> Aim: Take down each entry exactly as written.

> Information given:
------------------------------------------------------------
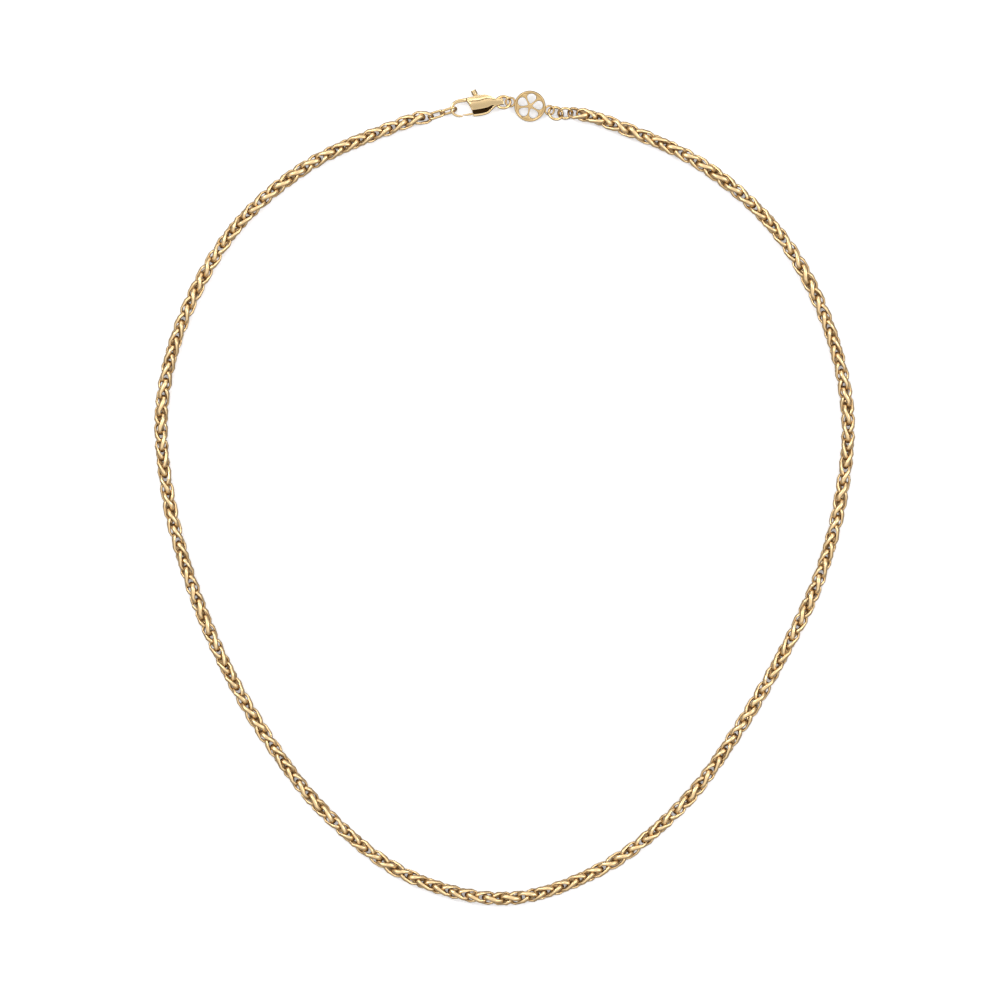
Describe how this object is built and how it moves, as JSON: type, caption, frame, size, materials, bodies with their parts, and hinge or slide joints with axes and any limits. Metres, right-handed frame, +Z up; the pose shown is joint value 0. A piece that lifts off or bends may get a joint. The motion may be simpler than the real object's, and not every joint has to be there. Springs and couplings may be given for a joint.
{
  "type": "wheat chain necklace",
  "caption": "Gold wheat chain necklace lying as a closed loop, with a lobster clasp, plain end links, jump rings and a round pierced tag.",
  "frame": {"origin": "centre of the loop's box, on the surface that the necklace lies on", "axes": "+X to the right, +Y towards the clasp and tag, +Z up from the surface"},
  "size_m": [0.1522, 0.1774, 0.003],
  "materials": {
    "wheat_gold": "polished yellow gold wire",
    "wire_gold": "polished yellow gold wire",
    "clasp_gold": "cast and polished yellow gold",
    "tag_gold": "polished rim, satin pierced field"
  },
  "bodies": {
    "necklace": {"left_strand": "wheat_gold", "right_strand": "wheat_gold", "end_link_1": "wire_gold", "end_link_2": "wire_gold", "clasp_body": "clasp_gold", "clasp_pin": "clasp_gold", "clasp_ring": "wire_gold", "tag": "tag_gold", "tag_ring": "wire_gold", "chain_ring": "wire_gold"},
    "lever": {"clasp_lever": "clasp_gold"}
  },
  "joints": [
    {"name": "lever_hinge", "type": "hinge", "parent": "necklace", "child": "lever", "pos_m": [-0.00532, 0.08527, 0.0012], "axis": [0, 0, -1], "range_deg": [0, 20], "stiffness_Nm_per_rad": 0.003, "springref_deg": -5.73}
  ]
}
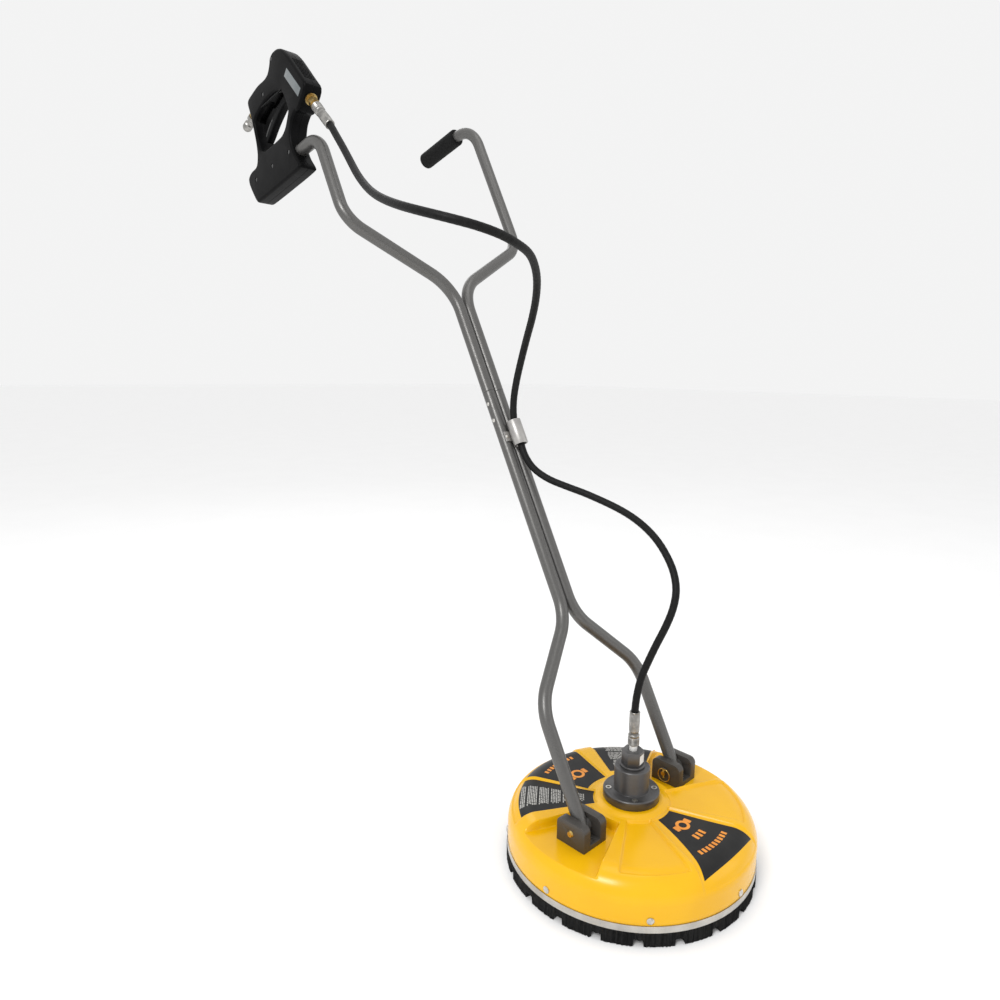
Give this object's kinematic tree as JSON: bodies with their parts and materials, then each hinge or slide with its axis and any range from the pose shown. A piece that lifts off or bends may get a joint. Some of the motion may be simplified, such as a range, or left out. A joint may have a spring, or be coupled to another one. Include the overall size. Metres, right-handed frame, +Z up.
{
  "type": "surface cleaner",
  "caption": "Round domed pressure-washer deck with a spinning spray bar, brush skirt, folding fork handle, foam grip and a trigger gun fed through a hose.",
  "frame": {"origin": "on the spray bar's axis, at the level of the ground the brush stands on", "axes": "+Z up, the machine's front is -Y, the handle leans back to +Y, the trigger gun is on the -X side"},
  "size_m": [0.5334, 1.0559, 1.3517],
  "materials": {
    "deck_yellow": "glossy moulded shell",
    "band_steel": "brushed band",
    "brush_black": "dense bristle",
    "holder_black": "moulded",
    "screw_zinc": "zinc plated",
    "clevis_paint": "satin paint",
    "swivel_dark": "satin black",
    "bearing_steel": "ground",
    "seal_rubber": "matte",
    "fitting_zinc": "bright zinc plated",
    "rotor_steel": "satin",
    "nozzle_brass": "machined",
    "tube_paint": "satin powder coat",
    "sleeve_metal": "satin",
    "foam_black": "foam",
    "plug_black": "moulded",
    "gun_black": "moulded",
    "trigger_black": "moulded",
    "lock_grey": "moulded",
    "fitting_brass": "machined",
    "hose_black": "fine textured cover"
  },
  "bodies": {
    "deck": {"deck_shell": "deck_yellow", "rim_band": "band_steel", "brush_skirt": "brush_black", "brush_holder": "holder_black", "rim_screws": "screw_zinc", "clevis_left": "clevis_paint", "clevis_right": "clevis_paint", "clevis_bolts": "screw_zinc", "clevis_pin_left": "screw_zinc", "clevis_pin_right": "screw_zinc", "linch_pin_left": "screw_zinc", "linch_pin_right": "screw_zinc", "swivel_gasket": "seal_rubber", "swivel_housing": "swivel_dark", "flange_bolts": "screw_zinc", "bearing_lower": "bearing_steel", "bearing_upper": "bearing_steel", "bearing_spacer": "bearing_steel", "retaining_ring": "bearing_steel", "pressure_seal": "seal_rubber", "swivel_collar": "swivel_dark", "inlet_adapter": "swivel_dark", "hose_stem_lower": "fitting_zinc", "hose_nut_lower": "fitting_zinc", "hose_ferrule_lower": "fitting_zinc"},
    "rotor": {"rotor_shaft": "rotor_steel", "rotor_hub": "rotor_steel", "spray_arm_front": "rotor_steel", "spray_arm_rear": "rotor_steel", "nozzle_front": "nozzle_brass", "nozzle_rear": "nozzle_brass"},
    "handle": {"pivot_eye_left": "tube_paint", "pivot_eye_right": "tube_paint", "lower_tube_left": "tube_paint", "lower_tube_right": "tube_paint", "joiners": "rotor_steel", "handle_screws": "screw_zinc", "upper_tube_left": "tube_paint", "upper_tube_right": "tube_paint", "foam_grip": "foam_black", "grip_plug": "plug_black", "hose_guide": "sleeve_metal", "gun_shell_left": "gun_black", "gun_shell_right": "gun_black", "gun_screws": "screw_zinc", "valve_block": "fitting_brass", "grip_pipe": "rotor_steel", "inlet_fitting": "fitting_brass", "quick_plug": "fitting_zinc", "outlet_fitting": "fitting_brass", "hose_nut_upper": "fitting_zinc", "hose_ferrule_upper": "fitting_zinc", "trigger_pin": "screw_zinc", "hose_upper": "hose_black", "hose_lower": "hose_black"},
    "trigger": {"trigger": "trigger_black"},
    "trigger_lock": {"trigger_lock": "lock_grey"},
    "valve_pin": {"valve_pin": "rotor_steel"},
    "linch_ring_left": {"linch_ring_left": "screw_zinc"},
    "linch_ring_right": {"linch_ring_right": "screw_zinc"}
  },
  "joints": [
    {"name": "handle_lean", "type": "hinge", "parent": "deck", "child": "handle", "pos_m": [0, 0, 0.109], "axis": [1, 0, 0], "range_deg": [-50, 30], "deforming": ["hose_lower"]},
    {"name": "rotor_spin", "type": "hinge", "parent": "deck", "child": "rotor", "pos_m": [0, 0, 0.053], "axis": [0, 0, 1], "continuous": true},
    {"name": "trigger_pull", "type": "hinge", "parent": "handle", "child": "trigger", "pos_m": [-0.204, 0.64542, 1.26535], "axis": [1, 0, 0], "range_deg": [0, 14], "stiffness_Nm_per_rad": 1.5, "springref_deg": -22.92},
    {"name": "lock_flip", "type": "hinge", "parent": "trigger", "child": "trigger_lock", "pos_m": [-0.204, 0.73786, 1.24111], "axis": [-1, 0, 0], "range_deg": [-75, 0]},
    {"name": "valve_pin_slide", "type": "slide", "parent": "handle", "child": "valve_pin", "axis": [0, -0.6691, 0.7431], "range_m": [0, 0.0019]},
    {"name": "linch_ring_left_swing", "type": "hinge", "parent": "deck", "child": "linch_ring_left", "pos_m": [-0.0955, 0, 0.1155], "axis": [0, 1, 0], "range_deg": [-150, 0]},
    {"name": "linch_ring_right_swing", "type": "hinge", "parent": "deck", "child": "linch_ring_right", "pos_m": [0.0955, 0, 0.1155], "axis": [0, 1, 0], "range_deg": [0, 150]}
  ],
  "couplings": [
    {"joint": "valve_pin_slide", "follows": "trigger_pull", "m_per_rad": 0.0077}
  ]
}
------------------------------------------------------------
> Reply:
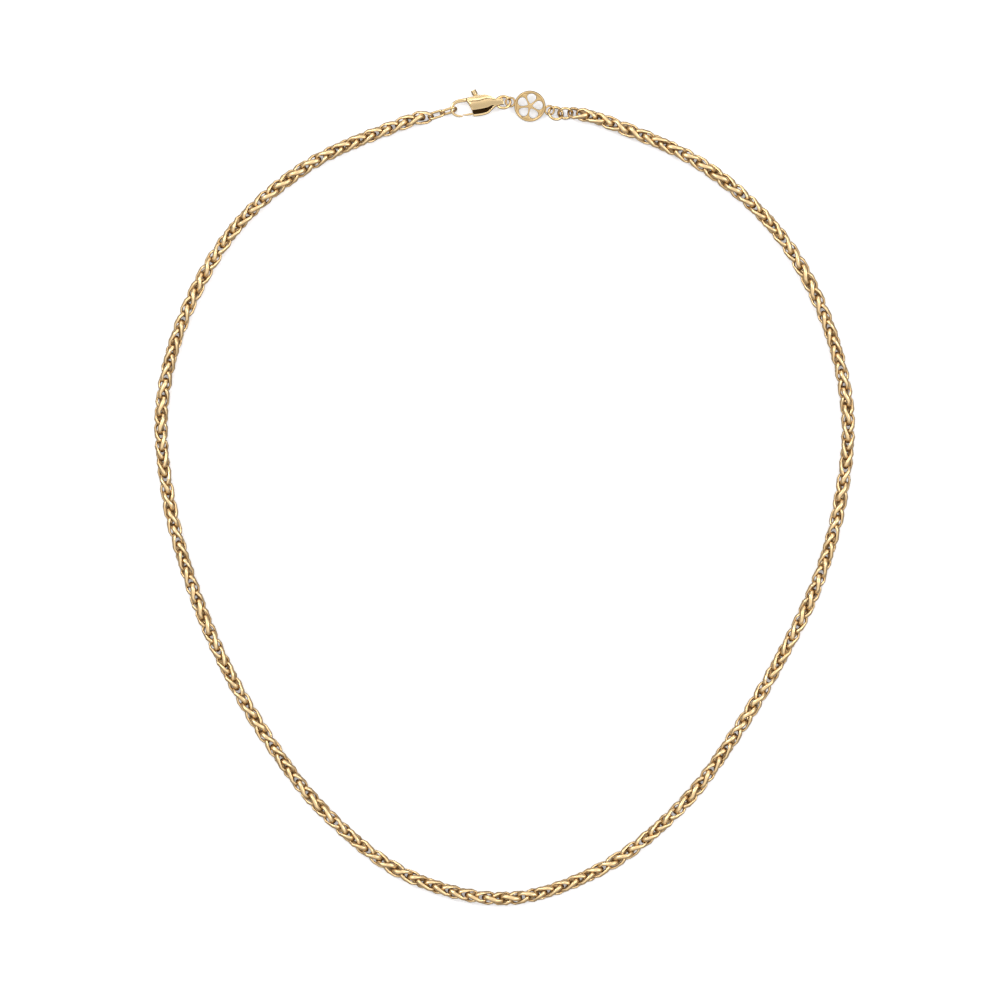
Describe how this object is built and how it moves, as JSON: type, caption, frame, size, materials, bodies with their parts, and hinge or slide joints with axes and any limits. Metres, right-handed frame, +Z up; the pose shown is joint value 0. A piece that lifts off or bends may get a joint. The motion may be simpler than the real object's, and not every joint has to be there. Springs and couplings may be given for a joint.
{
  "type": "wheat chain necklace",
  "caption": "Gold wheat chain necklace lying as a closed loop, with a lobster clasp, plain end links, jump rings and a round pierced tag.",
  "frame": {"origin": "centre of the loop's box, on the surface that the necklace lies on", "axes": "+X to the right, +Y towards the clasp and tag, +Z up from the surface"},
  "size_m": [0.1522, 0.1774, 0.003],
  "materials": {
    "wheat_gold": "polished yellow gold wire",
    "wire_gold": "polished yellow gold wire",
    "clasp_gold": "cast and polished yellow gold",
    "tag_gold": "polished rim, satin pierced field"
  },
  "bodies": {
    "necklace": {"left_strand": "wheat_gold", "right_strand": "wheat_gold", "end_link_1": "wire_gold", "end_link_2": "wire_gold", "clasp_body": "clasp_gold", "clasp_pin": "clasp_gold", "clasp_ring": "wire_gold", "tag": "tag_gold", "tag_ring": "wire_gold", "chain_ring": "wire_gold"},
    "lever": {"clasp_lever": "clasp_gold"}
  },
  "joints": [
    {"name": "lever_hinge", "type": "hinge", "parent": "necklace", "child": "lever", "pos_m": [-0.00532, 0.08527, 0.0012], "axis": [0, 0, -1], "range_deg": [0, 20], "stiffness_Nm_per_rad": 0.003, "springref_deg": -5.73}
  ]
}
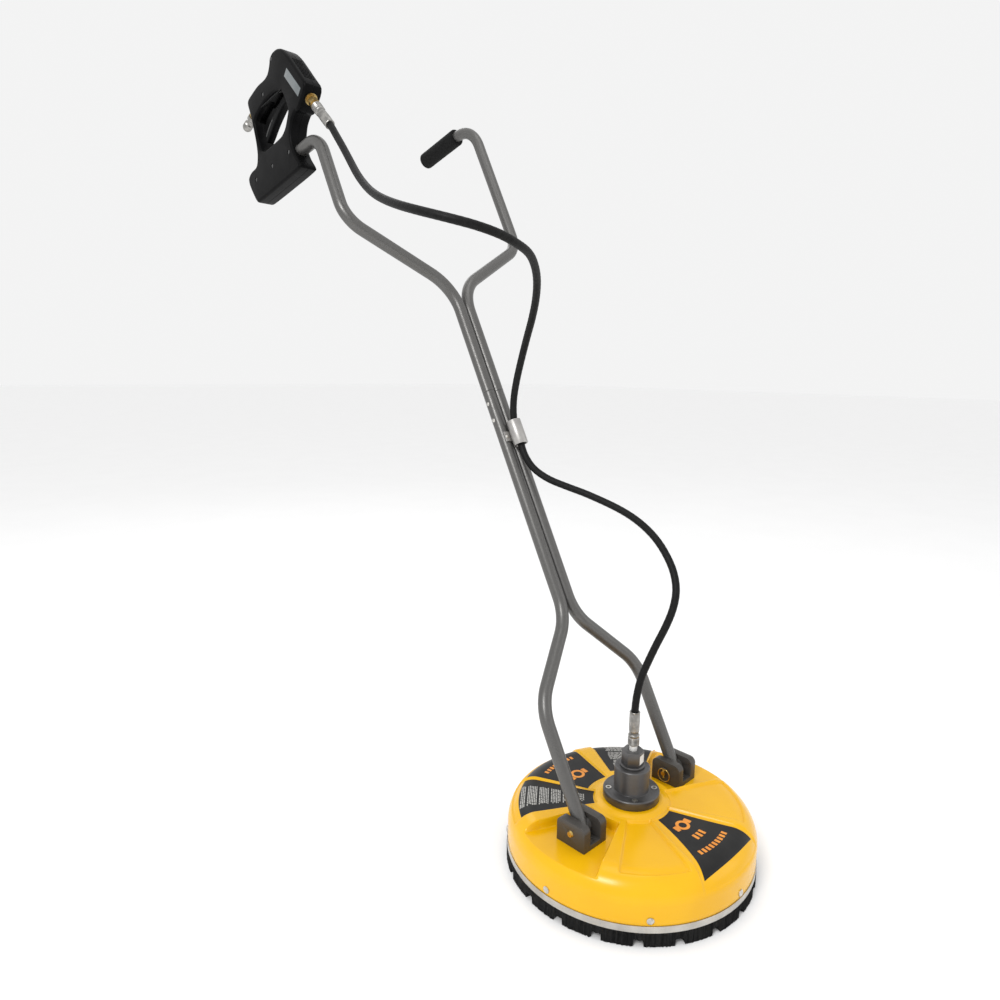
Give this object's kinematic tree as JSON: bodies with their parts and materials, then each hinge or slide with its axis and any range from the pose shown. A piece that lifts off or bends may get a joint. Some of the motion may be simplified, such as a range, or left out. A joint may have a spring, or be coupled to another one. Include the overall size. Metres, right-handed frame, +Z up.
{
  "type": "surface cleaner",
  "caption": "Round domed pressure-washer deck with a spinning spray bar, brush skirt, folding fork handle, foam grip and a trigger gun fed through a hose.",
  "frame": {"origin": "on the spray bar's axis, at the level of the ground the brush stands on", "axes": "+Z up, the machine's front is -Y, the handle leans back to +Y, the trigger gun is on the -X side"},
  "size_m": [0.5334, 1.0559, 1.3517],
  "materials": {
    "deck_yellow": "glossy moulded shell",
    "band_steel": "brushed band",
    "brush_black": "dense bristle",
    "holder_black": "moulded",
    "screw_zinc": "zinc plated",
    "clevis_paint": "satin paint",
    "swivel_dark": "satin black",
    "bearing_steel": "ground",
    "seal_rubber": "matte",
    "fitting_zinc": "bright zinc plated",
    "rotor_steel": "satin",
    "nozzle_brass": "machined",
    "tube_paint": "satin powder coat",
    "sleeve_metal": "satin",
    "foam_black": "foam",
    "plug_black": "moulded",
    "gun_black": "moulded",
    "trigger_black": "moulded",
    "lock_grey": "moulded",
    "fitting_brass": "machined",
    "hose_black": "fine textured cover"
  },
  "bodies": {
    "deck": {"deck_shell": "deck_yellow", "rim_band": "band_steel", "brush_skirt": "brush_black", "brush_holder": "holder_black", "rim_screws": "screw_zinc", "clevis_left": "clevis_paint", "clevis_right": "clevis_paint", "clevis_bolts": "screw_zinc", "clevis_pin_left": "screw_zinc", "clevis_pin_right": "screw_zinc", "linch_pin_left": "screw_zinc", "linch_pin_right": "screw_zinc", "swivel_gasket": "seal_rubber", "swivel_housing": "swivel_dark", "flange_bolts": "screw_zinc", "bearing_lower": "bearing_steel", "bearing_upper": "bearing_steel", "bearing_spacer": "bearing_steel", "retaining_ring": "bearing_steel", "pressure_seal": "seal_rubber", "swivel_collar": "swivel_dark", "inlet_adapter": "swivel_dark", "hose_stem_lower": "fitting_zinc", "hose_nut_lower": "fitting_zinc", "hose_ferrule_lower": "fitting_zinc"},
    "rotor": {"rotor_shaft": "rotor_steel", "rotor_hub": "rotor_steel", "spray_arm_front": "rotor_steel", "spray_arm_rear": "rotor_steel", "nozzle_front": "nozzle_brass", "nozzle_rear": "nozzle_brass"},
    "handle": {"pivot_eye_left": "tube_paint", "pivot_eye_right": "tube_paint", "lower_tube_left": "tube_paint", "lower_tube_right": "tube_paint", "joiners": "rotor_steel", "handle_screws": "screw_zinc", "upper_tube_left": "tube_paint", "upper_tube_right": "tube_paint", "foam_grip": "foam_black", "grip_plug": "plug_black", "hose_guide": "sleeve_metal", "gun_shell_left": "gun_black", "gun_shell_right": "gun_black", "gun_screws": "screw_zinc", "valve_block": "fitting_brass", "grip_pipe": "rotor_steel", "inlet_fitting": "fitting_brass", "quick_plug": "fitting_zinc", "outlet_fitting": "fitting_brass", "hose_nut_upper": "fitting_zinc", "hose_ferrule_upper": "fitting_zinc", "trigger_pin": "screw_zinc", "hose_upper": "hose_black", "hose_lower": "hose_black"},
    "trigger": {"trigger": "trigger_black"},
    "trigger_lock": {"trigger_lock": "lock_grey"},
    "valve_pin": {"valve_pin": "rotor_steel"},
    "linch_ring_left": {"linch_ring_left": "screw_zinc"},
    "linch_ring_right": {"linch_ring_right": "screw_zinc"}
  },
  "joints": [
    {"name": "handle_lean", "type": "hinge", "parent": "deck", "child": "handle", "pos_m": [0, 0, 0.109], "axis": [1, 0, 0], "range_deg": [-50, 30], "deforming": ["hose_lower"]},
    {"name": "rotor_spin", "type": "hinge", "parent": "deck", "child": "rotor", "pos_m": [0, 0, 0.053], "axis": [0, 0, 1], "continuous": true},
    {"name": "trigger_pull", "type": "hinge", "parent": "handle", "child": "trigger", "pos_m": [-0.204, 0.64542, 1.26535], "axis": [1, 0, 0], "range_deg": [0, 14], "stiffness_Nm_per_rad": 1.5, "springref_deg": -22.92},
    {"name": "lock_flip", "type": "hinge", "parent": "trigger", "child": "trigger_lock", "pos_m": [-0.204, 0.73786, 1.24111], "axis": [-1, 0, 0], "range_deg": [-75, 0]},
    {"name": "valve_pin_slide", "type": "slide", "parent": "handle", "child": "valve_pin", "axis": [0, -0.6691, 0.7431], "range_m": [0, 0.0019]},
    {"name": "linch_ring_left_swing", "type": "hinge", "parent": "deck", "child": "linch_ring_left", "pos_m": [-0.0955, 0, 0.1155], "axis": [0, 1, 0], "range_deg": [-150, 0]},
    {"name": "linch_ring_right_swing", "type": "hinge", "parent": "deck", "child": "linch_ring_right", "pos_m": [0.0955, 0, 0.1155], "axis": [0, 1, 0], "range_deg": [0, 150]}
  ],
  "couplings": [
    {"joint": "valve_pin_slide", "follows": "trigger_pull", "m_per_rad": 0.0077}
  ]
}